Imagine a scenario where the U.S. ignores Pakistani channels and tries to use India as a go-between. Iran would laugh New Delhi out of the room. Why? Because Iran knows India needs them more than they need India. Iran holds the keys to India's energy security and its access to the North-South Transport Corridor. India has zero leverage over the Ayatollah.
Pakistan, however, has the ability to squeeze or ease the border. They have intelligence assets on the ground that the CIA would kill for. They are "unreliable" precisely because they are effective. They have their own agenda, which means they actually have something to trade.
The Cost of Comfort
The Trump-era officials and their successors are addicted to the "India Rising" narrative because it feels safe. It’s easy to sell to voters. It’s easy to write in a policy brief. But "comfort" is the precursor to catastrophe in foreign policy.

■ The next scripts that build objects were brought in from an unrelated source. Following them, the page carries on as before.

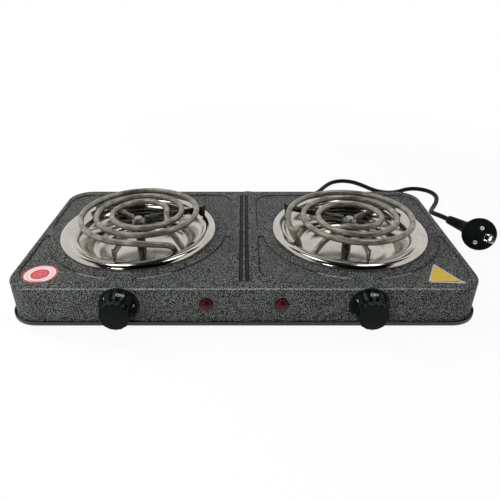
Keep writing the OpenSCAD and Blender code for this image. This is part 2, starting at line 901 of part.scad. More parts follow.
// Strain relief with its ribs outside and its collar inside the rear wall
module cord_gland() {
    ribs = 6;
    rib_step = (gland_l - 8) / ribs;
    end_r = cord_r + 1.2;
    color(black)
        at_rear(0, gland_z)
            rotate_extrude()
                polygon(concat(
                    [[0, -sheet_t - 2.5], [gland_r + 1, -sheet_t - 2.5], [gland_r + 1, -sheet_t],
                        [gland_neck_r, -sheet_t], [gland_neck_r, 0], [gland_r + 1.5, 0], [gland_r + 1.5, 2.5]],
                    [for (i = [0 : ribs - 1], k = [0 : 3])
                        let (z = 4 + (i + [0, 0.55, 0.55, 1][k]) * rib_step, r = gland_r + (end_r - gland_r) * z / gland_l)
                        [r - (k < 2 ? 0 : 1.1), z]],
                    [[end_r, gland_l - 4], [end_r, gland_l], [0, gland_l]]
                ));
}

clamp_l = 10;
module inner_cord() {
    color(black)
        translate([0, casing_y + mains_y + 14, gland_z])
            rotate([-90, 0, 0])
                cylinder(r = cord_r, h = casing_d / 2 - sheet_t - 2.5 - mains_y - 14);
}

clamp_screw_x = 12;
module cord_clamp() {
    color("#3a3a38")
        translate([0, casing_y + clamp_y, floor_z])
            difference() {
                translate([-clamp_screw_x - 6, -clamp_l / 2, 0])
                    cube([2 * clamp_screw_x + 12, clamp_l, gland_z + cord_r + 3 - floor_z]);
                translate([0, -clamp_l, gland_z - floor_z])
                    rotate([-90, 0, 0])
                        cylinder(r = cord_r + 0.1, h = 2 * clamp_l);
                for (x = [-1, 1])
                    translate([x * clamp_screw_x, 0, -1])
                        cylinder(r = small_r + run_fit, h = gland_z);
            }
}

module clamp_screws() {
    color(steel)
        for (x = [-1, 1])
            translate([x * clamp_screw_x, casing_y + clamp_y, foot_h])
                up_screw(small_r, 11, small_head_r, small_head_h);
}

// Mains terminal block on the base, with the cord ending at its face
mains_w = 34;
mains_l = 20;
mains_h = 17;
module mains_block() {
    color(ceramic)
        translate([0, casing_y + mains_y, floor_z])
            difference() {
                translate([-mains_w / 2, -mains_l / 2 + 4, 0])
                    cube([mains_w, mains_l, mains_h]);
                for (x = [-1, 0, 1])
                    translate([x * 11, 4, mains_h - 8])
                        cylinder(r = small_r + run_fit, h = 9);
            }
}

module mains_screws() {
    color(brass)
        for (x = [-1, 0, 1])
            translate([x * 11, casing_y + mains_y + 4, floor_z + mains_h - 7])
                difference() {
                    union() {
                        cylinder(r = small_r, h = 7);
                        translate([0, 0, 7])
                            cylinder(r = small_head_r, h = small_head_h);
                    }
                    translate([-cut, -0.4, 8])
                        cube([2 * cut, 0.8, 2]);
                }
}

earth_x = 32;
module earth_screw() {
    color(brass)
        translate([earth_x, casing_y + mains_y, 0]) {
            translate([0, 0, foot_h])
                up_screw(small_r, 8, small_head_r, small_head_h);
            translate([0, 0, floor_z])
                hex_nut(small_r, 7, nut_h);
        }
}

module power_cord() {
    color(black)
        swept_tube(route(cord_points, cord_steps), cord_r, cord_sides);
}

// Local z runs along the pins, x towards the neck
module at_plug() {
    translate(plug_at)
        rotate(plug_turn)
            rotate([0, 0, neck_roll])
                children();
}

module plug_body() {
    color(black)
        at_plug() {
            hull() {
                translate([0, 0, -7])
                    cylinder(r = plug_r, h = 6.4, $fn = 32);
                translate([0, 0, -0.01])
                    cylinder(r = plug_r - 0.8, h = 0.01, $fn = 32);
                translate([0, 0, -16])
                    cylinder(r = plug_r - 5, h = 1, $fn = 24);
                translate([2, 0, -21])
                    cylinder(r = plug_r - 11, h = 1, $fn = 24);
            }
            translate([0, 0, -neck_back])
                rotate([0, neck_angle, 0]) {
                    hull() {
                        cylinder(r = 10.5, h = 12, $fn = 24);
                        translate([0, 0, 24])
                            cylinder(r = 7.6, h = 1, $fn = 24);
                    }
                    translate([0, 0, 24])
                        cylinder(r1 = 7.6, r2 = cord_r + 2.4, h = plug_neck - 24);
                }
        }
}

module plug_pins() {
    color(polished)
        at_plug()
            for (y = [-1, 1])
                translate([0, y * pin_half_pitch, 0]) {
                    cylinder(r = pin_r, h = pin_l - 1);
                    translate([0, 0, pin_l - 1])
                        cylinder(r1 = pin_r, r2 = pin_r - 1, h = 1);
                }
}

// Earth contact: a metal frame round the socket hole, turned over the rim
module plug_earth_clip() {
    color(polished)
        at_plug()
            difference() {
                translate([-plug_r + 1.2, -5, 0])
                    cube([13, 10, 0.8]);
                translate([-10, 0, -1])
                    cylinder(r = 2.6, h = 3);
            }
}

casing();
base_plate();
one_foot(left, -1);  // front_left_foot
one_foot(right, -1);  // front_right_foot
one_foot(left, 1);  // rear_left_foot
one_foot(right, 1);  // rear_right_foot
foot_screws();
foot_nuts();
base_screws();
drip_pan(left);  // left_drip_pan
drip_pan(right);  // right_drip_pan
heating_coil(left);  // left_heating_coil
heating_coil(right);  // right_heating_coil
coil_support(left);  // left_coil_support
coil_support(right);  // right_coil_support
centre_bolt(left);  // left_centre_bolt
centre_bolt(right);  // right_centre_bolt
centre_nut(left);  // left_centre_nut
centre_nut(right);  // right_centre_nut
cross_strap(left);  // left_cross_strap
cross_strap(right);  // right_cross_strap
element_block(left);  // left_element_block
element_block(right);  // right_element_block
element_screws();
knob(left);  // left_knob
knob(right);  // right_knob
shaft(left);  // left_shaft
shaft(right);  // right_shaft
thermostat_frame(left);  // left_thermostat_frame
thermostat_frame(right);  // right_thermostat_frame
insulators(left);  // left_insulators
insulators(right);  // right_insulators
contact_blades(left);  // left_contact_blades
contact_blades(right);  // right_contact_blades
stack_rivet(left);  // left_stack_rivet
stack_rivet(right);  // right_stack_rivet
thermostat_screws();
lamp_lens(left);  // left_lamp_lens
lamp_lens(right);  // right_lamp_lens
neon_lamp(left);  // left_neon_lamp
neon_lamp(right);  // right_neon_lamp
lamp_clip(left);  // left_lamp_clip
lamp_clip(right);  // right_lamp_clip
cord_gland();
inner_cord();
cord_clamp();
clamp_screws();
mains_block();
mains_screws();
earth_screw();
power_cord();
plug_body();
plug_pins();
plug_earth_clip();
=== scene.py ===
import json
import math
from functools import partialmethod

import bmesh
import bpy
from mathutils import Matrix, Vector


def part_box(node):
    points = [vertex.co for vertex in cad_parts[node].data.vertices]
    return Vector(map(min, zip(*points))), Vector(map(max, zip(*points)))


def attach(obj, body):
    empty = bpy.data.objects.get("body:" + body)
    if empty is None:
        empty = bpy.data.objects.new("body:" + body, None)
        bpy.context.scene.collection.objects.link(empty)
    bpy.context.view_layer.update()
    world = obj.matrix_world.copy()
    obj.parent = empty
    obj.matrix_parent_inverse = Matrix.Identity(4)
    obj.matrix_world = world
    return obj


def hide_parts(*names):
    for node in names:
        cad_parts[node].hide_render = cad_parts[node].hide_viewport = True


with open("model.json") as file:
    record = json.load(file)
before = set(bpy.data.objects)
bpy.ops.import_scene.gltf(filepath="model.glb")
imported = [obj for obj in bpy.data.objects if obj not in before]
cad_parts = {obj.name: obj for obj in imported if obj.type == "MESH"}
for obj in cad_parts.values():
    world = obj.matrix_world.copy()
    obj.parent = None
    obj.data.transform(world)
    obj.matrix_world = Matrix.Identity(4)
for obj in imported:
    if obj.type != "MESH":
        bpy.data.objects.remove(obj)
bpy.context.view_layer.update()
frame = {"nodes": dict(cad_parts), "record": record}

mm = 0.001
chassis = "chassis"
nodes = frame["nodes"]
scene = bpy.context.scene
scene.view_settings.view_transform = "Standard"


def middleOf(node):
    low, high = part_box(node)
    return (low + high) / 2


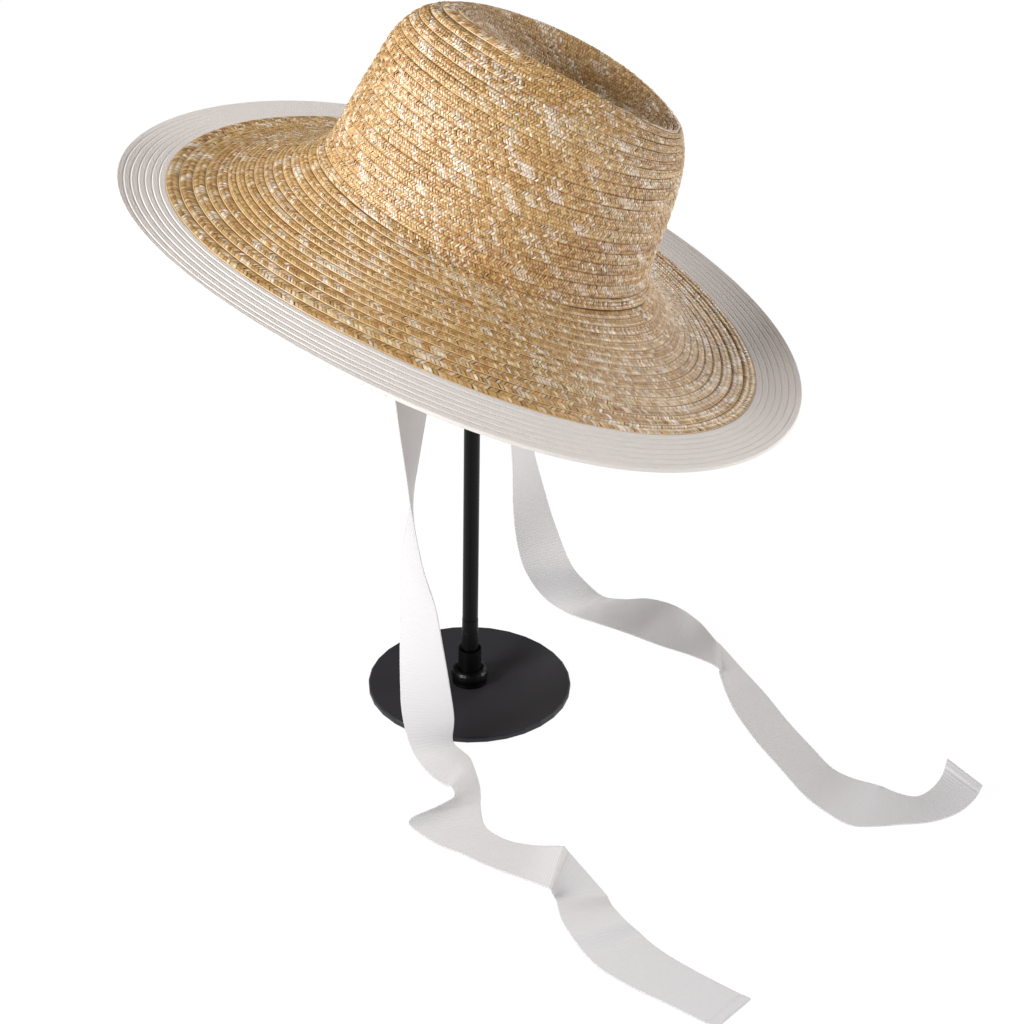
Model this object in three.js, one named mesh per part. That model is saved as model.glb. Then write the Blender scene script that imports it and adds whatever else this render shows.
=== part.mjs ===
import * as THREE from 'three';

// A wide-brim straw hat with two ribbon ties on a round-based display stand.
// Millimetres. Z goes up the post from the underside of the base, and +X is towards the hat's front.

// Stand.
const STAND_SEGMENTS = 32;
const FIT_GAP = 0.3;
const BASE_RADIUS = 61.5;
const BASE_THICKNESS = 4;
const BASE_EDGE = 0.8;
const FLANGE_RADIUS = 10.6;
const FLANGE_TOP = 6.6;
const GROOVE_RADIUS = 9.8;
const BEAD_RADIUS = 11.2;
const BEAD_MIDDLE = 10;
const BEAD_TOP = 14;
const BEAD_SHOULDER = 8.6;
const SLEEVE_RADIUS = 7;
const SLEEVE_TOP = 27.6;
const SLEEVE_RIM = 6.3;
const SLEEVE_RIM_DEPTH = 0.9;
const SLEEVE_FLOOR = 8;
const FERRULE_FOOT_RADIUS = 5.1;
const FERRULE_TOP_RADIUS = 4.85;
const FERRULE_TOP = 48.7;
const FERRULE_BAND = 40;
const BAND_DEPTH = 0.2;
const POST_RADIUS = 4.7;
const KNOB_RADIUS = 17;
const KNOB_FOOT = 6;
const KNOB_CLEARANCE = 0.4;

// Where the hat sits on the post.
const HAT_POSITION = new THREE.Vector3(6.4, 0, 309.2);
const HAT_PITCH = THREE.MathUtils.degToRad(23);
const HAT_ROLL = THREE.MathUtils.degToRad(-1.7);

// Straw.
const RING_SEGMENTS = 40;
const WALL = 2;
const SEAM_GAP = 0.4;
const CROWN_ROWS = 18;
const DENT_RINGS = 6;
const CROWN_RIB = 0.9;
const BRIM_ROWS = 15;
const BRIM_RIB = 0.7;
const STRAW_WIDTH = 84;
const EDGE_ROWS = 7;
const EDGE_RIB = 0.5;
const BRIM_WIDTH = 111;
const UNDERSIDE_RINGS = 6;
const EDGE_UNDER_RINGS = 3;
const INSIDE_RINGS = 12;
const INSIDE_DENT_RINGS = 4;
const CROWN_FOOT = 0.08;

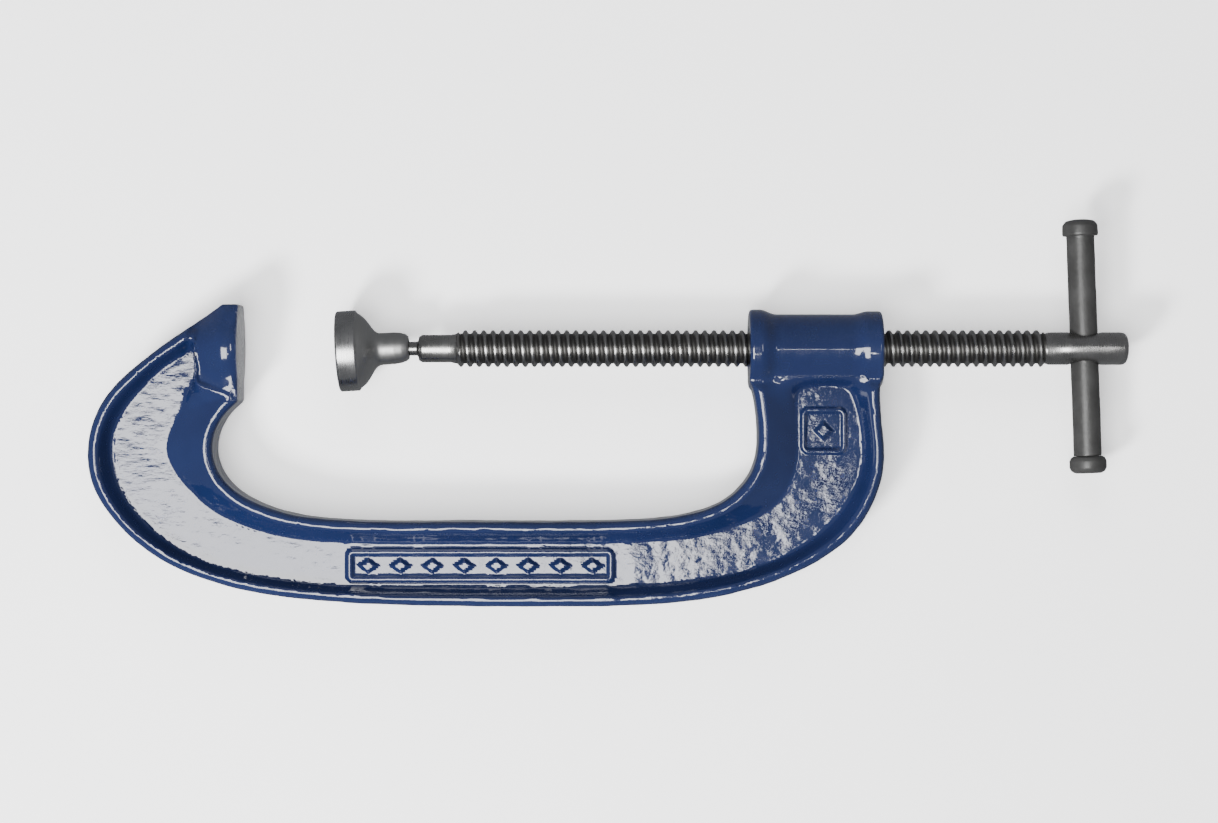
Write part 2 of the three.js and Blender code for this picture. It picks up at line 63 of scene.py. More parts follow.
OUTER = [
    (-8.3, 13.3), (-17.4, 6.9), (-27.3, 0.1), (-34.4, -5.4), (-40.2, -10.5), (-44.5, -15.3), (-47.7, -20.1), (-50.0, -25.3),
    (-51.4, -30.7), (-51.9, -36.3), (-51.4, -41.8), (-50.0, -47.1), (-47.6, -52.1), (-44.1, -57.2), (-39.5, -62.5), (-34.3, -67.2),
    (-28.8, -71.2), (-22.5, -74.8), (-15.6, -77.8), (-7.9, -80.5), (0.3, -82.7), (9.2, -84.4), (18.7, -85.7), (29.2, -86.7),
    (40.8, -87.5), (53.1, -88.0), (66.1, -88.3), (80.2, -88.5), (95.3, -88.6), (111.9, -88.6), (125.3, -88.5), (136.5, -88.1),
    (146.8, -87.5), (156.3, -86.4), (165.2, -85.0), (173.7, -83.0), (181.7, -80.6), (189.2, -77.6), (196.2, -74.2), (202.3, -70.5),
    (207.5, -66.5), (211.6, -62.1), (215.0, -57.3), (217.8, -51.7), (219.9, -45.8), (220.9, -40.1), (221.0, -34.1), (220.1, -24.7),
    (219.5, -16.5), (219.7, -10.2), (219.6, 0.0),
]
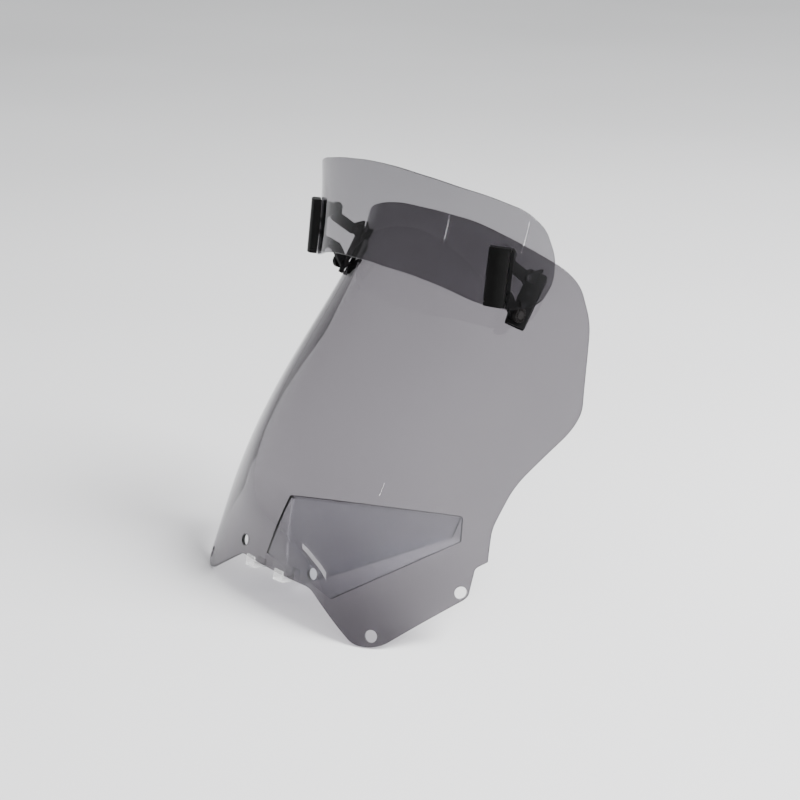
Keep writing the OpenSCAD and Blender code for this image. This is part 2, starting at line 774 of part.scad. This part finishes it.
hinge_pin(right, lower_blade);  // right_lower_blade_pin
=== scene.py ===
"""The looks of a motorcycle windshield screen with an adjustable spoiler blade."""

import math

import bpy
import bmesh
import numpy as np
from mathutils import Matrix, Vector


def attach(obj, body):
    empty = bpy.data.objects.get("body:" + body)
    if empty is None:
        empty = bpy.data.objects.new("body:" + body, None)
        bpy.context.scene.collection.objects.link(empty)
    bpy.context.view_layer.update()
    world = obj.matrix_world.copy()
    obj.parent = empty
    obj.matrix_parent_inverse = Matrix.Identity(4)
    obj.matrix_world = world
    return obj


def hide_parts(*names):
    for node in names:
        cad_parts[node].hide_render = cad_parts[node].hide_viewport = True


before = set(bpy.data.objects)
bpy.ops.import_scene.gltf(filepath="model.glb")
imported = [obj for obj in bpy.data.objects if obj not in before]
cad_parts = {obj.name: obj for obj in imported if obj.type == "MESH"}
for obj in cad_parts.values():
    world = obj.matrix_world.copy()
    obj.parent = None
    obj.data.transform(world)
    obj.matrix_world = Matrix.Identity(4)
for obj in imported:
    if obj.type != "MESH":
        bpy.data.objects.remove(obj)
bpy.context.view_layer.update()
MM = 0.001
FRONT_Y = -110.4  # mm: the foot of the screen's middle line


# ---------------------------------------------------------------- camera

VIEW_AZIMUTH = 48.4  # degrees round from the front, towards +X
VIEW_ELEVATION = 19.8
VIEW_DISTANCE = 1.36
AIM = Vector((0.028, FRONT_Y * MM + 0.1177, 0.159))
LENS_MM = 75.6
SENSOR_MM = 36.0
CAMERA_SHIFT = (0.0025, 0.0019)  # shares of the picture's width
CAMERA_REACH = 100.0  # m


def new_object(name, data):
    """An object of the scene that holds the data."""
    made = bpy.data.objects.new(name, data)
    bpy.context.scene.collection.objects.link(made)
    return made


def make_camera():
    azimuth, elevation = math.radians(VIEW_AZIMUTH), math.radians(VIEW_ELEVATION)
    towards_camera = Vector(
        (
            math.sin(azimuth) * math.cos(elevation),
            -math.cos(azimuth) * math.cos(elevation),
            math.sin(elevation),
        )
    )
    data = bpy.data.cameras.new("camera")
    data.lens = LENS_MM
    data.sensor_width = SENSOR_MM
    data.clip_end = CAMERA_REACH
    data.shift_x, data.shift_y = CAMERA_SHIFT
    camera = new_object("camera", data)
    camera.location = AIM + towards_camera * VIEW_DISTANCE
    camera.rotation_euler = (-towards_camera).to_track_quat("-Z", "Y").to_euler()
    bpy.context.scene.camera = camera


make_camera()


# ---------------------------------------------------------------- curved sheets, in millimetres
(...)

We are ignoring the reality that:
- India's interests in Iran are purely mercantilist.
- Pakistan's interests in Iran are existential.
- The U.S. interests in Iran are ideological.
You cannot bridge an ideological gap with a mercantilist partner. You bridge it with an existential one.
The Hard Truth of Middle Eastern Realpolitik
The U.S. doesn't need a "comfortable" friend in the region. It needs a cold-blooded functionalist. India is busy building its own empire. Pakistan is busy trying to survive. In the theater of mediation, the survivor is always more useful than the emperor.
If you want a truce with Iran, you don't go through the guy trying to sell them car parts and port cranes. You go through the guy who knows exactly which mountain passes the smugglers are using.
Stop looking for "stability" in New Delhi. Start looking for utility in Islamabad. It’s ugly, it’s frustrating, and it’s the only way to avoid a third Gulf War.
Stop treating geopolitics like a dinner party where you only invite people you like. It's a poker game. India is playing with your chips. Pakistan is the house. And the house always knows the true count.
Dump the "comfort" narrative. Embrace the friction. That is where the deals are actually made.